━━ Material ━━
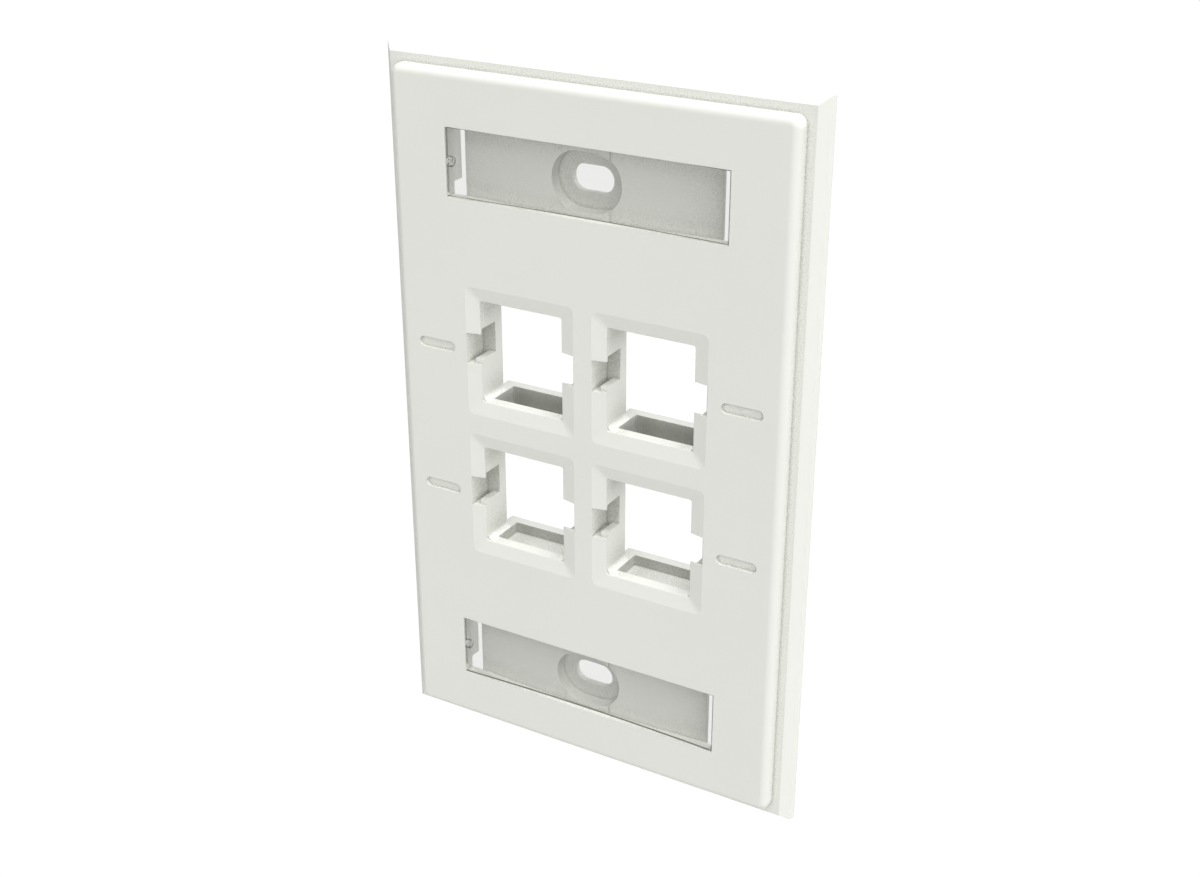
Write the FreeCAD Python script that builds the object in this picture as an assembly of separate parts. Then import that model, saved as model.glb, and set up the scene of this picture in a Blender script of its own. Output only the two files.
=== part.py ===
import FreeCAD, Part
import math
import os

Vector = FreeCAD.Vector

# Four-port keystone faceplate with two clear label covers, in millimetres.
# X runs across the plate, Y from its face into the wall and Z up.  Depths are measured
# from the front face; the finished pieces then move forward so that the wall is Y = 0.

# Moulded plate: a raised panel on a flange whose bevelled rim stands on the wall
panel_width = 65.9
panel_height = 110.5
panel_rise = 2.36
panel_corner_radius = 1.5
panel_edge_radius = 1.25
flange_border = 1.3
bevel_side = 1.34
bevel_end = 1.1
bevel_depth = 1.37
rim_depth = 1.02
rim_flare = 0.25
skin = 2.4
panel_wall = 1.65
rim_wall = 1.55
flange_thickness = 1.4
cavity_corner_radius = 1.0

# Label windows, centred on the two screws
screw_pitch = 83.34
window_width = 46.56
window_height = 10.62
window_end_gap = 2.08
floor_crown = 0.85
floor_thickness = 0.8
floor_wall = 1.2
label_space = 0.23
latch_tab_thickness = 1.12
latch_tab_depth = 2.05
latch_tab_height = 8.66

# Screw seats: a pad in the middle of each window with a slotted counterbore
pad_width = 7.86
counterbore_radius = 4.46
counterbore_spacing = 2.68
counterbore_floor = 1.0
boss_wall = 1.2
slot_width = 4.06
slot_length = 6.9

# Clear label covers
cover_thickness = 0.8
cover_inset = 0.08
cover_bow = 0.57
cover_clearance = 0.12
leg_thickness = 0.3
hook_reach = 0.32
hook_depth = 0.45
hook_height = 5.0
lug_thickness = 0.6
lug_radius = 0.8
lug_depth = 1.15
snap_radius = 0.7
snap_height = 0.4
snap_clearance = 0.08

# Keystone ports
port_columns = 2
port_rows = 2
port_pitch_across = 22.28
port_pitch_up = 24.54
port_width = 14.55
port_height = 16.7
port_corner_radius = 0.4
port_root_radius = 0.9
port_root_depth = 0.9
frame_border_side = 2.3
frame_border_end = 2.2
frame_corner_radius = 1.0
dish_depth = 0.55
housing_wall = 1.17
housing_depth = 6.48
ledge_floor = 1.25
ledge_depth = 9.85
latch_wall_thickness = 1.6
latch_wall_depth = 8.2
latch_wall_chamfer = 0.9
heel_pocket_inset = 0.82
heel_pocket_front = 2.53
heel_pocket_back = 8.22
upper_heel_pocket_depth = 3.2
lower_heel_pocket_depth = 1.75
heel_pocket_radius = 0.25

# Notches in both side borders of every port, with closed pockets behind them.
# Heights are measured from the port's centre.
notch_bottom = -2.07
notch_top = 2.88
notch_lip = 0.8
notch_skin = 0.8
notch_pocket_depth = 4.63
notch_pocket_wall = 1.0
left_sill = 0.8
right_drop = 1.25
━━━
Aim
Exactly reproduce the material above.

Finished task
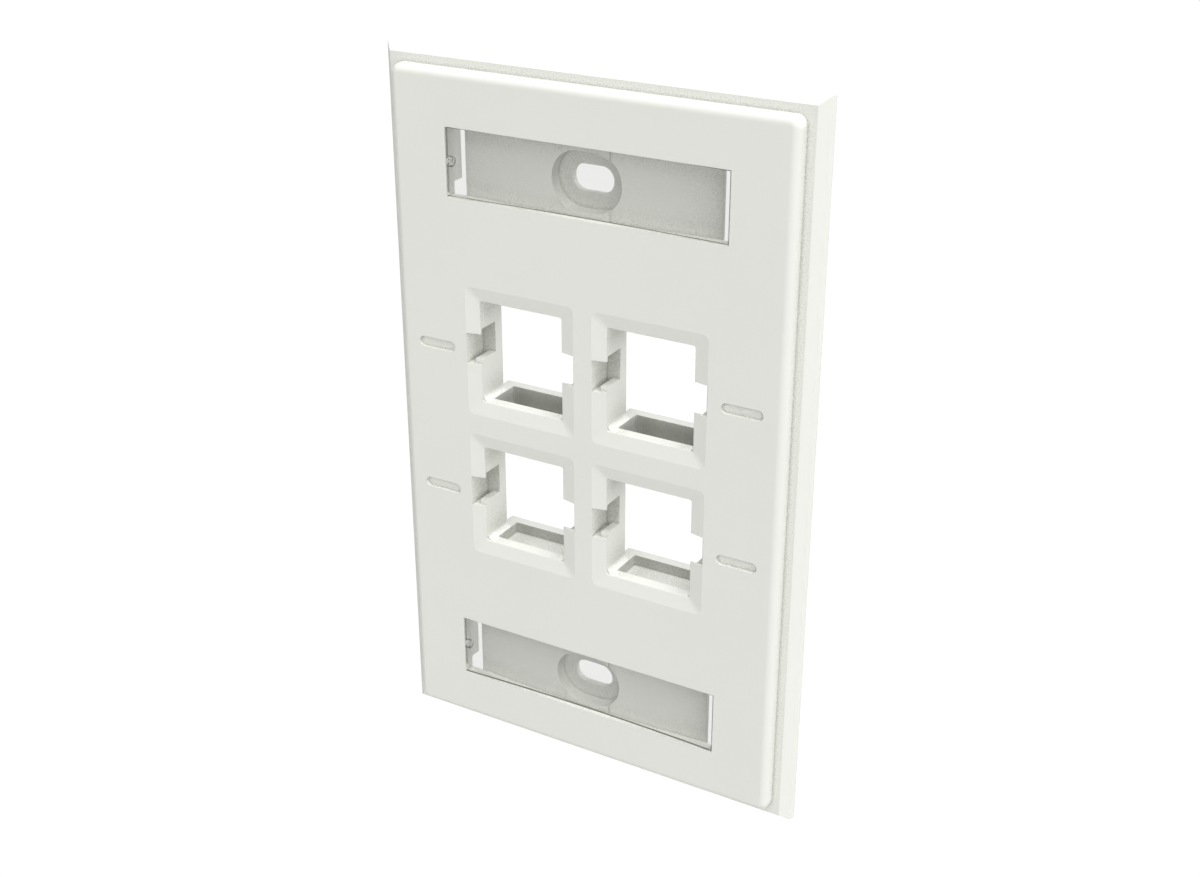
Write the FreeCAD Python script that builds the object in this picture as an assembly of separate parts. Then import that model, saved as model.glb, and set up the scene of this picture in a Blender script of its own. Output only the two files.
=== part.py ===
import FreeCAD, Part
import math
import os

Vector = FreeCAD.Vector

# Four-port keystone faceplate with two clear label covers, in millimetres.
# X runs across the plate, Y from its face into the wall and Z up.  Depths are measured
# from the front face; the finished pieces then move forward so that the wall is Y = 0.

# Moulded plate: a raised panel on a flange whose bevelled rim stands on the wall
panel_width = 65.9
panel_height = 110.5
panel_rise = 2.36
panel_corner_radius = 1.5
panel_edge_radius = 1.25
flange_border = 1.3
bevel_side = 1.34
bevel_end = 1.1
bevel_depth = 1.37
rim_depth = 1.02
rim_flare = 0.25
skin = 2.4
panel_wall = 1.65
rim_wall = 1.55
flange_thickness = 1.4
cavity_corner_radius = 1.0

# Label windows, centred on the two screws
screw_pitch = 83.34
window_width = 46.56
window_height = 10.62
window_end_gap = 2.08
floor_crown = 0.85
floor_thickness = 0.8
floor_wall = 1.2
label_space = 0.23
latch_tab_thickness = 1.12
latch_tab_depth = 2.05
latch_tab_height = 8.66

# Screw seats: a pad in the middle of each window with a slotted counterbore
pad_width = 7.86
counterbore_radius = 4.46
counterbore_spacing = 2.68
counterbore_floor = 1.0
boss_wall = 1.2
slot_width = 4.06
slot_length = 6.9

# Clear label covers
cover_thickness = 0.8
cover_inset = 0.08
cover_bow = 0.57
cover_clearance = 0.12
leg_thickness = 0.3
hook_reach = 0.32
hook_depth = 0.45
hook_height = 5.0
lug_thickness = 0.6
lug_radius = 0.8
lug_depth = 1.15
snap_radius = 0.7
snap_height = 0.4
snap_clearance = 0.08

# Keystone ports
port_columns = 2
port_rows = 2
port_pitch_across = 22.28
port_pitch_up = 24.54
port_width = 14.55
port_height = 16.7
port_corner_radius = 0.4
port_root_radius = 0.9
port_root_depth = 0.9
frame_border_side = 2.3
frame_border_end = 2.2
frame_corner_radius = 1.0
dish_depth = 0.55
housing_wall = 1.17
housing_depth = 6.48
ledge_floor = 1.25
ledge_depth = 9.85
latch_wall_thickness = 1.6
latch_wall_depth = 8.2
latch_wall_chamfer = 0.9
heel_pocket_inset = 0.82
heel_pocket_front = 2.53
heel_pocket_back = 8.22
upper_heel_pocket_depth = 3.2
lower_heel_pocket_depth = 1.75
heel_pocket_radius = 0.25

# Notches in both side borders of every port, with closed pockets behind them.
# Heights are measured from the port's centre.
notch_bottom = -2.07
notch_top = 2.88
notch_lip = 0.8
notch_skin = 0.8
notch_pocket_depth = 4.63
notch_pocket_wall = 1.0
left_sill = 0.8
right_drop = 1.25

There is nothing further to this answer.